6.      Diplomasi Sumber Daya

Diplomasi ini di latar belakangi oleh kompetisi antar negara yang saling bersaing untuk mendapatkan wilayah yang kaya akan sumber daya alam. Seperti yang diketahui, sumber daya alam mentah seperti minyak bumi, batu bara, besi, uranium dll, telah menjadi bagian penting dalam perkembangan industri dan juga kekuatan suatu negara. Diplomasi “sumber daya” ini bisa diterapkan oleh negara-negara yang tentunya memiliki sumber daya. Apabila negara-negara ini sudah menjadi negara maju, tentunya bisa memperkuat lagi perindustrian dan juga militernya dengan memanfaatkan sumber daya yang dimiliki. Sedangkan untuk negara yang belum maju, dapat bekerja sama serta memperoleh keuntungan dari negara-negara industri yang membutuhkan bahan-bahan mentah tersebut. Selain itu, negara-negara pemilik sumber daya bisa saja membentuk sebuah front bersama untuk memperoleh keuntungan lebih. Akan tetapi, sejauh ini hanya negara-negara penghasil minyak yang sudah membentuk sebuah front yaitu, OPEC. Seperti yang diketahui, minyak memang merupakan sumber energi utama yang paling berpengaruh pada ekonomi dan juga politik dunia. Oleh karena itu, diplomasi “sumber daya” minyak masih menempati posisi teratas dalam hubungan diplomatik.

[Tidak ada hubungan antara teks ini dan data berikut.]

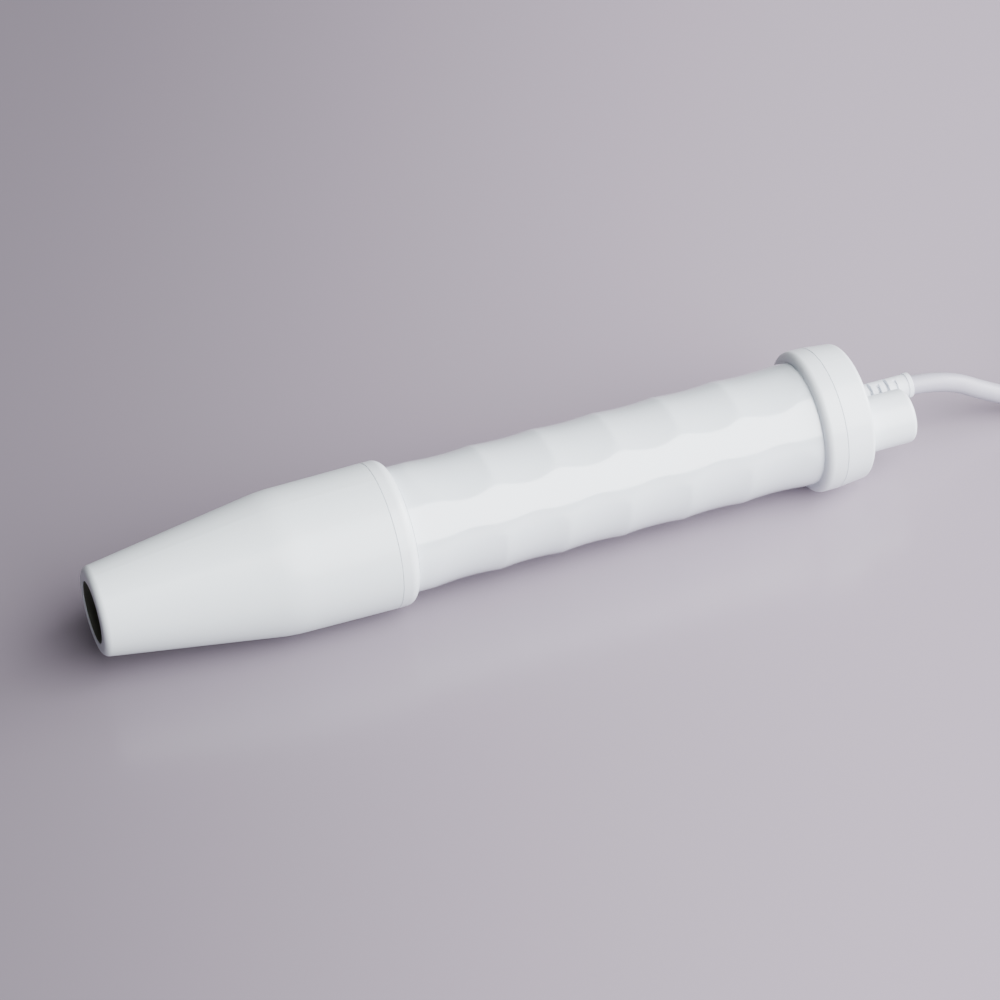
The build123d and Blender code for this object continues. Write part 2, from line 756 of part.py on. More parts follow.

Salah satu kasus yang dianggap sebagai salah satu diplomasi publik melalui musik yang sukses diwujudkan oleh Amerika Serikat ialah pada kunjungan Hillary Clinton ke Indonesia pada tahun 2009. Kemunculan Hillary Clinton sebagai Menteri Luar Negeri Amerika Serikat di Dahsyat, salah satu program televisi Indonesia bergenre musik yang saat ini populer dan tergolong lebih merakyat dibandingkan dengan program musik seperti MTV, merupakan sebuah strategi unik yang dilakukan. Kemunculan seorang Menteri Luar Negeri dari sebuah negara super power di sebuah program sekelas dahsyat tampak kurang lazim untuk program yang tergolong merakyat tersebut.
Namun upaya tersebut merupakan sebuah strategi yang dilancarkan untuk dapat melakukan kontak langsung dengan seluruh lapisan masyarakat Indonesia untuk menampilkan citra Amerika yang bersahabat dan bagaimana mereka sama sekali tidak khawatir terhadap ancaman terorisme yang kerap menghantui wisatawan asing yang datang ke Indonesia. Kunjungan tersebut juga dilakukan untuk mendiplomasikan paham demokrasi di kalangan masyarakat Indonesia yang pada saat itu akan segera menghadapi pemilu kepresidenan.

REFERENSI
Roy, S.L. 1984. Diplomasi. Jakarta: Rajawali Pers.
Djelantik, Sukawarsini. 2008. Diplomasi Antara Teori & Praktik. Yogyakarta: Graha Ilmu.